The Bigley affair has not brought out the best in anyone. Naturally I exclude Kenneth Bigley himself, who can hardly be blamed for being kidnapped and should be freely forgiven for his desperate Internet appeal to the Prime Minister. But I am not sure that I approve of Mr Bigley’s brother addressing Tony Blair as though he were a halfwit, and saying that he has ‘passed his sell-by date’, much as I disapprove of Our Great Leader. Even Mr Blair deserves a little respect. But then he himself and the unbelievable Jack Straw, who has barely been off the telephone to the Bigleys, have not behaved with very much dignity either.

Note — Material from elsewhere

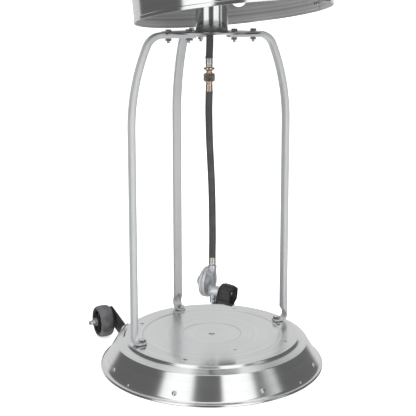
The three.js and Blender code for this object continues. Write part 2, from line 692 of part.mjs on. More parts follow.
function controls() {
  const [valveX, valveY, valveZ] = VALVE_CENTRE;
  add('gas_valve', cut(
    join(
      box(36, 34, 34, valveX, valveY, valveZ),
      rod(9, valveZ - 21.7, valveZ + 24, 10).translate(valveX, valveY, 0),
      frontward(rod(12, 50, 82)),
    ),
    frontward(rod(4.6, 70, 90, 8)),
  ), BRASS);
  add('valve_stem', frontward(rod(4, 78.6, 117, 8)), ZINC);
  add('control_knob', frontward(cut(
    join(
      turned([[0, 109], [27, 109], [27, 114], [23, 116], [21, 128], [0, 130]], 20),
      box(9, 44, 12, 0, 0, 126),
    ),
    rod(4.8, 100, 117.3, 8),
  )), BLACK_PLASTIC);
  add('igniter_body', frontward(turned([
    [0, 60], [10, 60], [10, 97], [7.2, 97], [7.2, 80], [0, 80],
  ]), 34), BLACK_PLASTIC);
  add('igniter_button', frontward(turned([
    [0, 88], [6.8, 88], [6.8, 106], [5.8, 107.5], [0, 108],
  ]), 34), BLACK_PLASTIC);
  const floor = POST_TOP + GAP + 1.4;
  add('tilt_switch', join(
    box(30, 18, 2, 55, 40, floor + GAP + 1),
    rod(8, floor + 1, floor + 36).translate(55, 40, 0),
  ), BLACK_PLASTIC);
}

function burnerSet() {
  const [valveX, valveY, valveZ] = VALVE_CENTRE;
  const deck = HOUSING_TOP + GAP;
  add('burner_pipe', tube(5, [
    [valveX, valveY, valveZ + 24.3], [valveX, valveY, valveZ + 40], [valveX, valveY + 8, valveZ + 56],
    [0, -16, valveZ + 66], [0, -2, valveZ + 78], [0, 0, deck - 5], [0, 0, deck + 10],
  ], 14), BRASS);
  add('burner', turned([
    [11.5, deck + 4], [13, deck + 4], [13, deck + 24], [30, deck + 38], [62, deck + 42],
    [62, deck + 60], [0, deck + 64], [0, deck + 62], [60.5, deck + 58], [60.5, deck + 43.5],
    [29, deck + 39.5], [11.5, deck + 24.5],
  ], 14), DARK_STEEL);
  const deckPlate = ring(10, DECK_RADIUS, deck, deck + 2, ROUND);
  const sensors = [[70, 40], [-70, 40]];
  const slots = sensors.map(([x, y]) => rod(4.5, deck - 5, deck + 5, 10).translate(x, y, 0));
  add('emitter_deck', cut(deckPlate, ...slots), STEEL);
  const [probe, spark] = sensors;
  add('thermocouple', rod(3, deck - 30, deck + 76, 10).translate(...probe, 0), ZINC);
  add('electrode', turned([
    [0, deck - 24], [4, deck - 24], [4, deck + 56], [1.5, deck + 58], [1.5, deck + 78], [0, deck + 78],
  ], 12).translate(...spark, 0), CERAMIC);
  add('emitter_screen', ring(
    SCREEN_RADIUS - 0.8, SCREEN_RADIUS, deck + 2 + GAP, SCREEN_TOP, ROUND,
  ), STEEL);
}

function studPlaces() {
  return [90, 210, 330].map((turn) => polar(STUD_RADIUS, turn));
}

function flameGuard() {
  const low = SCREEN_TOP + GAP;
  const lid = turned([
    [0, low], [SCREEN_RADIUS + 2, low], [SCREEN_RADIUS + 2, low - 14],
    [SCREEN_RADIUS + 3.4, low - 14], [SCREEN_RADIUS + 3.4, low], [FLAME_GUARD_RADIUS, low],
    [FLAME_GUARD_RADIUS, low + 1.6], [0, low + 1.6],
  ], ROUND);
  const holes = studPlaces().map(([x, y]) => rod(4.6, low - 5, low + 5, 8).translate(x, y, 0));
  add('flame_guard', cut(lid, ...holes), STEEL);
}

function reflector() {
  const t = 1.2;
  const dome = turned([
    [0, REFLECTOR_FLAT], [118, REFLECTOR_FLAT], [150, REFLECTOR_FLAT - 4],
    [260, REFLECTOR_FLAT - 33], [REFLECTOR_RADIUS - 3, REFLECTOR_RIM + 3],
    [REFLECTOR_RADIUS - 1, REFLECTOR_RIM], [REFLECTOR_RADIUS, REFLECTOR_RIM + 2.4],
    [REFLECTOR_RADIUS - 1, REFLECTOR_RIM + 5], [260, REFLECTOR_FLAT - 33 + t],
    [150, REFLECTOR_FLAT - 4 + t], [118, REFLECTOR_FLAT + t], [0, REFLECTOR_FLAT + t],
  ], ROUND);
  const holes = studPlaces().map(
    ([x, y]) => rod(4.6, REFLECTOR_FLAT - 5, REFLECTOR_FLAT + 5, 8).translate(x, y, 0),
  );
  add('reflector', cut(dome, ...holes), STEEL);
  const guardLow = SCREEN_TOP;
  const guardTop = SCREEN_TOP + GAP + 1.6;
  const top = REFLECTOR_FLAT + t;
  const stud = join(
    rod(4, guardLow - 5, top + 14, 6),
    rod(9, guardLow - 7, guardLow, 6),
    rod(7, guardTop + GAP, REFLECTOR_FLAT - GAP, 6),
    rod(7, top + GAP, top + 7, 6),
    box(30, 3, 8, 0, 0, top + 8),
  );
  studPlaces().forEach(([x, y], index) => {
    add(`reflector_stud_${index + 1}`, stud.clone(), ZINC, at(x, y));
  });
}

// ---------------------------------------------------------------- the heater

basePan();
legs();
footBolts();
postFlange();
flangeBolts();
post();
wheels();
gasHoses();
regulator();
tankCover();
coverGuide();
controlHousing();
controls();
burnerSet();
flameGuard();
reflector();

export default group;
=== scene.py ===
import json
from math import atan2, cos, degrees, pi, radians, sin, tan

import bmesh
import bpy
from mathutils import Matrix, Vector


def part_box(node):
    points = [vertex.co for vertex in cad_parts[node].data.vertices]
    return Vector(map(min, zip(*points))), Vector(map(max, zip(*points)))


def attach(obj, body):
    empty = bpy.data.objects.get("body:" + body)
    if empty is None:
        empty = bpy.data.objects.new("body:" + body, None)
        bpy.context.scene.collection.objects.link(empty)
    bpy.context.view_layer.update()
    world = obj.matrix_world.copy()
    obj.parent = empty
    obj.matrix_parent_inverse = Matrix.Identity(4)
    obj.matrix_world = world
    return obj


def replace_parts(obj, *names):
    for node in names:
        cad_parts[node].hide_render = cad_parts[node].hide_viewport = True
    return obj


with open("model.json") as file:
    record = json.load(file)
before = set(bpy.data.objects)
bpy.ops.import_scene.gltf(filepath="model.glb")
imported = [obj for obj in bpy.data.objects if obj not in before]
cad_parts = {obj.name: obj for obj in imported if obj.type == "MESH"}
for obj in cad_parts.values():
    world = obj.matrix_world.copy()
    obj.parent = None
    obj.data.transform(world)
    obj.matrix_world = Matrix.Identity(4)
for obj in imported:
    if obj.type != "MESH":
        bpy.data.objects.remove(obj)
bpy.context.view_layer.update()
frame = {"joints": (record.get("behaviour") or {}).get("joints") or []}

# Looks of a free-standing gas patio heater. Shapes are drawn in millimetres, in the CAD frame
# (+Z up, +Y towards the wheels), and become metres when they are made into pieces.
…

This is a difficult thing to say — as I write, the fate of Mr Bigley is still unknown — but something seems to have gone wrong when a once great country of 60 million people is obsessed with the life of one man who, after all, freely went to Iraq and chose to live there. Of course, as human beings we are bound to sympathise with Mr Bigley’s awful predicament, but this does not mean that it should be permitted to take over our national life. The media, of course, are largely to blame. Last week, as the deadline for Mr Bigley’s execution approached and passed, the front page of every newspaper, even the Financial Times, was taken up with his likely fate. His Internet appeal — which was presumably bludgeoned out of him, as it would be out of any of us — was covered in melodramatic terms. It may be that down at the Dog and Duck people have an interest in Mr Bigley that is measured and proportionate, but our political and media classes plainly do not.
This, though, is a judgment of taste on my part which in the view of some may border on the crotchety.